Given task => Please quote exactly the opening lines of the data, from the first line to the one where "CORNER_RADIUS = 26" appears.

***** Data excerpt

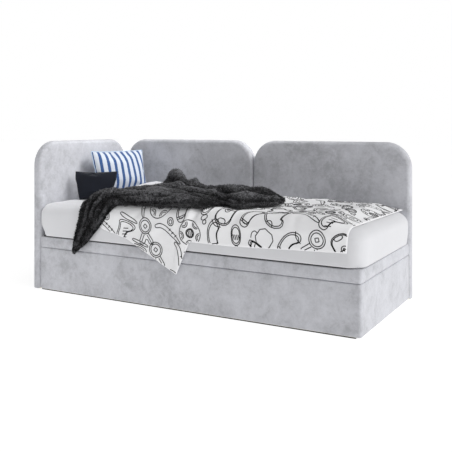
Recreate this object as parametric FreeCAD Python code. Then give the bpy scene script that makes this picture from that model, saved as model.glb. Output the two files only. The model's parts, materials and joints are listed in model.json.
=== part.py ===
import FreeCAD, Part
import math
import os

# A youth single daybed with a lift-up platform over a storage box.
# Millimetres, +Z up. The model is laid out in working axes: X from the headboard's inner
# face towards the foot, Y from the box's front face towards the back, Z up from the box's
# underside. Every solid is then shifted so that the origin is the middle of the whole
# footprint, on the floor.

V = FreeCAD.Vector
UP = V(0, 0, 1)
ALONG_X = V(1, 0, 0)
ALONG_Y = V(0, 1, 0)

# --- Driving dimensions -------------------------------------------------------------------
BOX_LENGTH = 2040
BOX_DEPTH = 850
PANEL_TOP = 902
PANEL_THICKNESS = 60
PANEL_CORNER_RADIUS = 152
PANEL_EDGE_RADIUS = 22
BOX_TOP = 251
PLATFORM_BOTTOM = 255
PLATFORM_TOP = 318
MATTRESS_TOP = 525
MATTRESS_OVERHANG_FOOT = 14
MATTRESS_OVERHANG_FRONT = 10
FRONT_REACH = 36            # how far the hanging blanket stands in front of the box

# --- Upholstery -----------------------------------------------------------------------------
CLOTH = 2                   # velvet, and the thin lining at a panel's back
FOAM = 8                    # foam on the box and the platform's edge
PANEL_BOARD = 25
BOARD_INSET = PANEL_EDGE_RADIUS + CLOTH
BACK_WINDOW = 45            # velvet's return on a panel's back, around the lining
BACK_PANEL_START = 8
BACK_PANEL_GAP = 3
BACK_PANEL_OVERHANG = 9
CORNER_RADIUS = 26          # vertical corner between the front and the foot side

# --- Storage box ------------------------------------------------------------------------------
GLIDE_HEIGHT = 6            # plastic strips under the box's boards, from the floor to Z = 0
GLIDE_WIDTH = 28
GLIDE_SETBACK = 3           # from the box's front, head and back
GLIDE_FOOT_SETBACK = 26     # from its foot side
BOARD = 22
BOX_HEAD_GAP = 7
FRONT_INNER = CLOTH + FOAM + BOARD      # inner face of the front board, along Y
BACK_INNER = BOX_DEPTH - BOARD          # inner face of the back board, along Y
HEAD_INNER = BOX_HEAD_GAP + BOARD
FOOT_OUTER = BOX_LENGTH - CLOTH - FOAM
FOOT_INNER = FOOT_OUTER - BOARD
LEDGE_TOP = 26
LEDGE_WIDTH = 20
FLOOR_SHEET = 4
CORNER_BLOCK = 40
BLOCK_TOP = 240
BOLT_LEVELS = (90, 205)     # heights of the bolts that hold the headboard and the back panels
HEADBOARD_BOLT_Y = (170, 680)
BACK_BOLT_X = (180, 900, 1180, 1880)

# --- Platform -----------------------------------------------------------------------------------
PLATFORM_HEAD_GAP = 8
PLATFORM_BACK_GAP = 6
RAIL_FRONT = 38
RAIL = 30
PLATFORM_BACK = BOX_DEPTH - PLATFORM_BACK_GAP
RAIL_FRONT_INNER = CLOTH + FOAM + RAIL_FRONT
RAIL_BACK_INNER = PLATFORM_BACK - CLOTH - RAIL
RAIL_HEAD_INNER = PLATFORM_HEAD_GAP + CLOTH + RAIL
RAIL_FOOT_INNER = FOOT_OUTER - RAIL_FRONT
SLAT_COUNT = 14
SLAT_WIDTH = 53
SLAT_THICKNESS = 8
SLAT_TOP = PLATFORM_TOP - 1
HOLDER_LENGTH = 30
HOLDER_WIDTH = 63
HOLDER_HEIGHT = 18
SLAT_END_GAP = 4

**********

Result =>
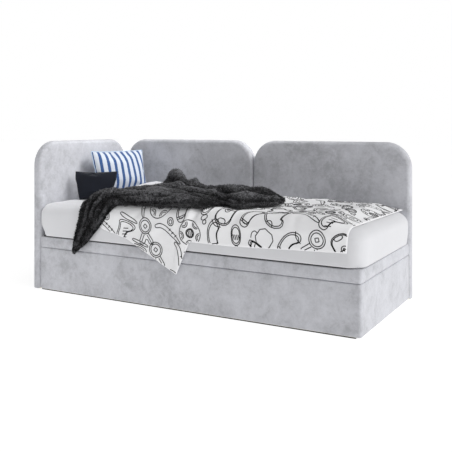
Recreate this object as parametric FreeCAD Python code. Then give the bpy scene script that makes this picture from that model, saved as model.glb. Output the two files only. The model's parts, materials and joints are listed in model.json.
=== part.py ===
import FreeCAD, Part
import math
import os

# A youth single daybed with a lift-up platform over a storage box.
# Millimetres, +Z up. The model is laid out in working axes: X from the headboard's inner
# face towards the foot, Y from the box's front face towards the back, Z up from the box's
# underside. Every solid is then shifted so that the origin is the middle of the whole
# footprint, on the floor.

V = FreeCAD.Vector
UP = V(0, 0, 1)
ALONG_X = V(1, 0, 0)
ALONG_Y = V(0, 1, 0)

# --- Driving dimensions -------------------------------------------------------------------
BOX_LENGTH = 2040
BOX_DEPTH = 850
PANEL_TOP = 902
PANEL_THICKNESS = 60
PANEL_CORNER_RADIUS = 152
PANEL_EDGE_RADIUS = 22
BOX_TOP = 251
PLATFORM_BOTTOM = 255
PLATFORM_TOP = 318
MATTRESS_TOP = 525
MATTRESS_OVERHANG_FOOT = 14
MATTRESS_OVERHANG_FRONT = 10
FRONT_REACH = 36            # how far the hanging blanket stands in front of the box

# --- Upholstery -----------------------------------------------------------------------------
CLOTH = 2                   # velvet, and the thin lining at a panel's back
FOAM = 8                    # foam on the box and the platform's edge
PANEL_BOARD = 25
BOARD_INSET = PANEL_EDGE_RADIUS + CLOTH
BACK_WINDOW = 45            # velvet's return on a panel's back, around the lining
BACK_PANEL_START = 8
BACK_PANEL_GAP = 3
BACK_PANEL_OVERHANG = 9
CORNER_RADIUS = 26          # vertical corner between the front and the foot side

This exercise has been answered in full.